Don’t Leave Your Low Vision Patients Depressed

by Chief Clinical Editor: Richard Shuldiner, OD, FAAO & Guest Writer: Bryan Wolynski, OD, FAAO

Imagine you are the patient with a serious condition and your doctor says, “nothing more can be done”. Sounds terrible. How would you feel? I know this is something I would never want to hear myself, but this is exactly what many of our patients with low vision are being told. They leave your office more scared, more nervous and too often more depressed and, in some cases, suicidal.

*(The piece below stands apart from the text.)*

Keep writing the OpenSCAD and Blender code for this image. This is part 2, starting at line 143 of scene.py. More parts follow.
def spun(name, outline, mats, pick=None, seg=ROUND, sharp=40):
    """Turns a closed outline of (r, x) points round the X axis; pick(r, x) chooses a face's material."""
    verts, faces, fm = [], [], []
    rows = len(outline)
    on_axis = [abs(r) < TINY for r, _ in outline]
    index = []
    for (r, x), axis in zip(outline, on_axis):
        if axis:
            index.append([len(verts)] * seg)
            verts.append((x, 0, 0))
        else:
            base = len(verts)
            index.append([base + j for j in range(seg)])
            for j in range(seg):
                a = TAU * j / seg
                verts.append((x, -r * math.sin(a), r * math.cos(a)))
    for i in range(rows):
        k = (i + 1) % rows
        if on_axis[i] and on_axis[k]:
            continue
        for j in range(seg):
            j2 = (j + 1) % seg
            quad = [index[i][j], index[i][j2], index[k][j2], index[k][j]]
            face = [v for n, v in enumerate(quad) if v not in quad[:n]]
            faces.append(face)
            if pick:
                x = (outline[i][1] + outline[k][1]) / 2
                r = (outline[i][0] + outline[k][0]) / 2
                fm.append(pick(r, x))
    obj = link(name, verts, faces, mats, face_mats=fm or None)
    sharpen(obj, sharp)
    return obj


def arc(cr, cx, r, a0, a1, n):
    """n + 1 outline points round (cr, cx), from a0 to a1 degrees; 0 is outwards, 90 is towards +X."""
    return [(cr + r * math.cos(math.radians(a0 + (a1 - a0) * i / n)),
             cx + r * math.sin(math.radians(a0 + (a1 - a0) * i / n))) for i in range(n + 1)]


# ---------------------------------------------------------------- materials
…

I have had many low vision patients come to me, who are desperate and scared, after having seen many other eye doctors in hopes of getting help. They hope that I will be the one to give them that magic pair of eyeglasses as an answer to their vision loss. Of course, there are no “magic glasses” but low vision doctors are able to provide the help they need to move forward and not into a downward spiral. We can help to alleviate those feelings of anxiety and depression, give them hope for the future, and low vision devices to improve function and quality of life.

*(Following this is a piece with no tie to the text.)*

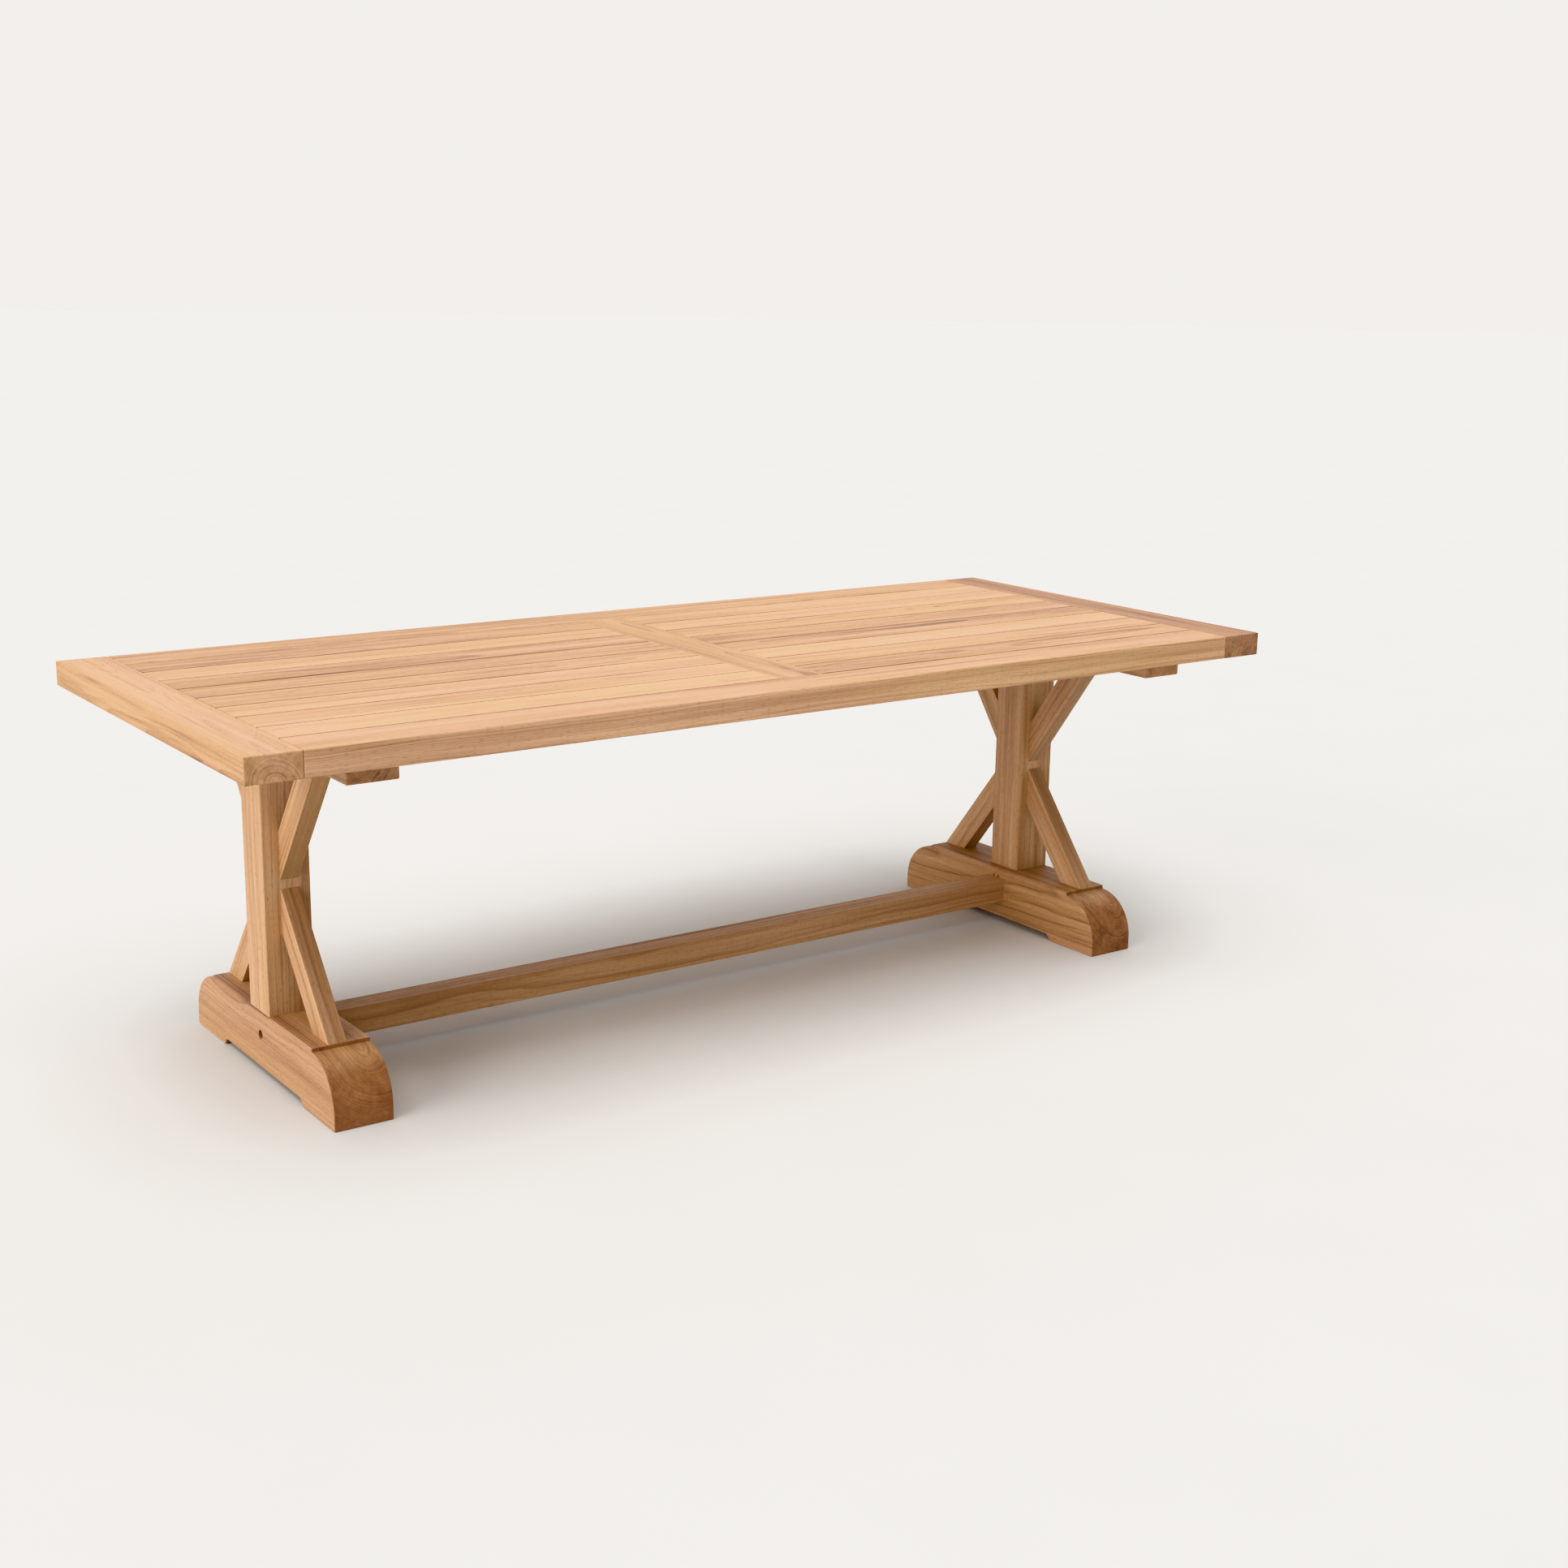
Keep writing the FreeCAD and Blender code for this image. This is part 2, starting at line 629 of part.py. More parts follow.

The NEI reports that by the year 2050 the number of people who are visually impaired will double. This means that most of us will more than likely encounter more patients with vision loss and depression. The Depression in Visual Impairment Trial is studying the best approach to the treatment of depression in vision loss. But what if you’re not a low vision specialist or what if you do not have the necessary equipment or aids available to help? In fact, you can do a lot.

  1. Inform them of low vision services. Just saying “do a Google search of low vision care” (or take a few moments and do one with them) can make the difference. Many of my patients find me through the internet and wish their doctor said something.
  2. Explain their eye disease. Many patients who are experiencing vision loss do not understand what is happening or their own diagnosis. Sometimes just an understanding of the disease process and what is happening to their vision can help them to be more accepting of the tools or devices available.
  3. Provide high power reading glasses. Most low vision patients often need just basic higher power reading glasses, which can be easily provided by any eye care practitioner. Don’t be afraid to prescribe a high power add, like a +4 or +5. There are labs out there that can accommodate and resources that can help you.
  4. If you know one, refer to a low vision specialist. You or your staff can find out who your local low vision doctors are and refer to them. They are not there to steal your patient and will happily send them back to you with prescription in hand if needed, and to continue eye health services.
  5. Provide low vision resources. A great resource is the Vision Aware Program by the American Foundation for the Blind.

Don’t leave your patients anxious, depressed and nervous. Help them navigate the world of low vision resources and be their advocate. Simple things you can do, like any of the above, can make a huge difference and put your patient with vision loss on the right path. Just think to yourself, “There is something I can do.”